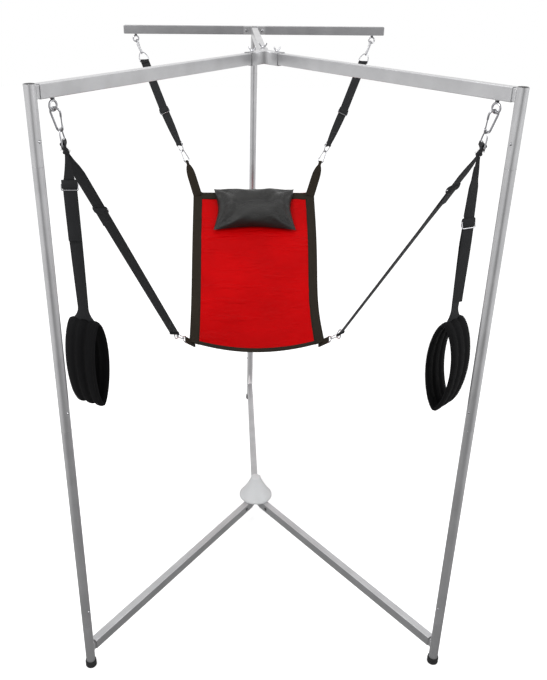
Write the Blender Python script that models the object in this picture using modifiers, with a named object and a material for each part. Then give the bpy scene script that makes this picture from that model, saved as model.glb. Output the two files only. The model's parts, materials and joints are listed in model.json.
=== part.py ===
"""Tripod sling stand: three tubular legs, top and bottom rails, a rear crossbar and a hung sling.

Run it with: blender --background --python part.py
Lengths are metres, +Z is up and the camera side of the stand is -Y.
The model is laid out about the vertical hub axis and then moved so that the middle of its
footprint is the origin.
"""

import math

import bmesh
import bpy
from mathutils import Matrix, Vector

# Clearances
GAP = 0.0003
BUTTON_PLAY = 0.0005
BOLT_PLAY = 0.0003
SLIVER = 0.00006

# Stand: plan and heights
ARM_LENGTH = 1.12
FRONT_SPREAD = math.radians(36.0)
TOP_RAIL_HEIGHT = 2.118
BOTTOM_RAIL_HEIGHT = 0.0925
LEG_RISE = 0.022
LEG_TOP = TOP_RAIL_HEIGHT + LEG_RISE
LOW_SEAM = 0.21
MIDDLE_SEAM_DROP = 1.058
HIGH_SEAM_DROP = 0.198
SEAM_HEIGHTS = (LOW_SEAM, TOP_RAIL_HEIGHT - MIDDLE_SEAM_DROP, TOP_RAIL_HEIGHT - HIGH_SEAM_DROP)

# Legs
LEG_RADIUS = 0.017
LEG_WALL = 0.002
SPIGOT_WALL = 0.0017
SPIGOT_LENGTH = 0.10
SHOULDER = 0.004
LEG_END_HEIGHT = 0.006
LEG_PLUG = 0.005
TUBE_SIDES = 18
COVER_SIDES = 24
HOLE_SIDES = 10
SMALL_SIDES = 8

# Snap buttons at the leg joints
BUTTON_RISE = 0.070
BUTTON_RADIUS = 0.004
BUTTON_PROUD = 0.003
BUTTON_FLANGE_RADIUS = 0.0055
BUTTON_FLANGE = 0.0014
BUTTON_LEAF_LENGTH = 0.026
BUTTON_LEAF_WIDTH = 0.007
BUTTON_LEAF = 0.0008
BUTTON_SIDE = {"left": 1.0, "right": -1.0, "rear": 1.0}

# Rectangular tube of the rails and the crossbar
RAIL_HEIGHT = 0.040
RAIL_WIDTH = 0.030
RAIL_WALL = 0.0018
RAIL_CORNER = 0.0025
STUB_WALL = 0.002
BORE_CORNER = 0.0006
CUT_PAST = 0.01
STUB_LENGTH = 0.095
STUB_SHOW = 0.006

# Hubs
SLEEVE_LENGTH = 0.100
SLEEVE_WALL = 0.0028
HUB_RAIL_START = 0.031
WING_DISTANCE = 0.078
WING_SHANK_RADIUS = 0.003
WING_SHANK_LENGTH = 0.016
WING_BOSS_RADIUS = 0.0065
WING_BOSS_HEIGHT = 0.008
WING_SPAN = 0.034
WING_RISE = 0.018
WING_THICKNESS = 0.0022
LOW_POST_RADIUS = 0.019
LOW_STUB_REACH = 0.135
LOW_RAIL_START = 0.046
LOW_BOLT_DISTANCE = 0.096
LOW_BOLT_RADIUS = 0.003
LOW_BOLT_HEAD_RADIUS = 0.0055
LOW_BOLT_HEAD = 0.0035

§

What are the exact lines from the beginning of the material through the line containing "STUB_SHOW = 0.006"? Write out those lines alone.

» **Task output**:
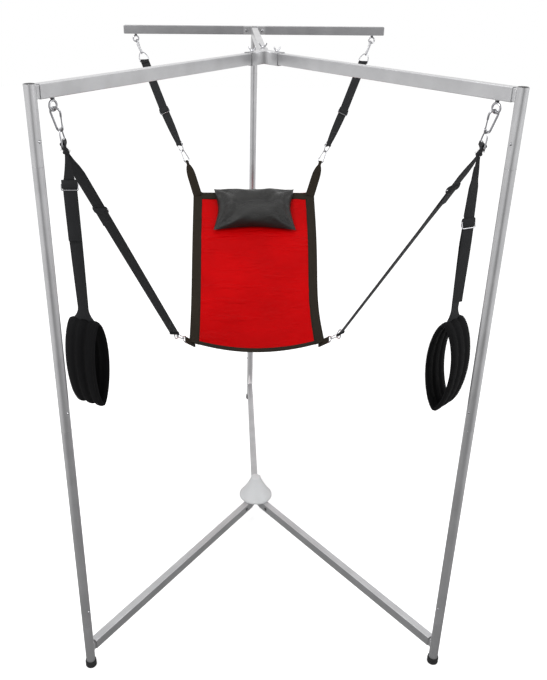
Write the Blender Python script that models the object in this picture using modifiers, with a named object and a material for each part. Then give the bpy scene script that makes this picture from that model, saved as model.glb. Output the two files only. The model's parts, materials and joints are listed in model.json.
=== part.py ===
"""Tripod sling stand: three tubular legs, top and bottom rails, a rear crossbar and a hung sling.

Run it with: blender --background --python part.py
Lengths are metres, +Z is up and the camera side of the stand is -Y.
The model is laid out about the vertical hub axis and then moved so that the middle of its
footprint is the origin.
"""

import math

import bmesh
import bpy
from mathutils import Matrix, Vector

# Clearances
GAP = 0.0003
BUTTON_PLAY = 0.0005
BOLT_PLAY = 0.0003
SLIVER = 0.00006

# Stand: plan and heights
ARM_LENGTH = 1.12
FRONT_SPREAD = math.radians(36.0)
TOP_RAIL_HEIGHT = 2.118
BOTTOM_RAIL_HEIGHT = 0.0925
LEG_RISE = 0.022
LEG_TOP = TOP_RAIL_HEIGHT + LEG_RISE
LOW_SEAM = 0.21
MIDDLE_SEAM_DROP = 1.058
HIGH_SEAM_DROP = 0.198
SEAM_HEIGHTS = (LOW_SEAM, TOP_RAIL_HEIGHT - MIDDLE_SEAM_DROP, TOP_RAIL_HEIGHT - HIGH_SEAM_DROP)

# Legs
LEG_RADIUS = 0.017
LEG_WALL = 0.002
SPIGOT_WALL = 0.0017
SPIGOT_LENGTH = 0.10
SHOULDER = 0.004
LEG_END_HEIGHT = 0.006
LEG_PLUG = 0.005
TUBE_SIDES = 18
COVER_SIDES = 24
HOLE_SIDES = 10
SMALL_SIDES = 8

# Snap buttons at the leg joints
BUTTON_RISE = 0.070
BUTTON_RADIUS = 0.004
BUTTON_PROUD = 0.003
BUTTON_FLANGE_RADIUS = 0.0055
BUTTON_FLANGE = 0.0014
BUTTON_LEAF_LENGTH = 0.026
BUTTON_LEAF_WIDTH = 0.007
BUTTON_LEAF = 0.0008
BUTTON_SIDE = {"left": 1.0, "right": -1.0, "rear": 1.0}

# Rectangular tube of the rails and the crossbar
RAIL_HEIGHT = 0.040
RAIL_WIDTH = 0.030
RAIL_WALL = 0.0018
RAIL_CORNER = 0.0025
STUB_WALL = 0.002
BORE_CORNER = 0.0006
CUT_PAST = 0.01
STUB_LENGTH = 0.095
STUB_SHOW = 0.006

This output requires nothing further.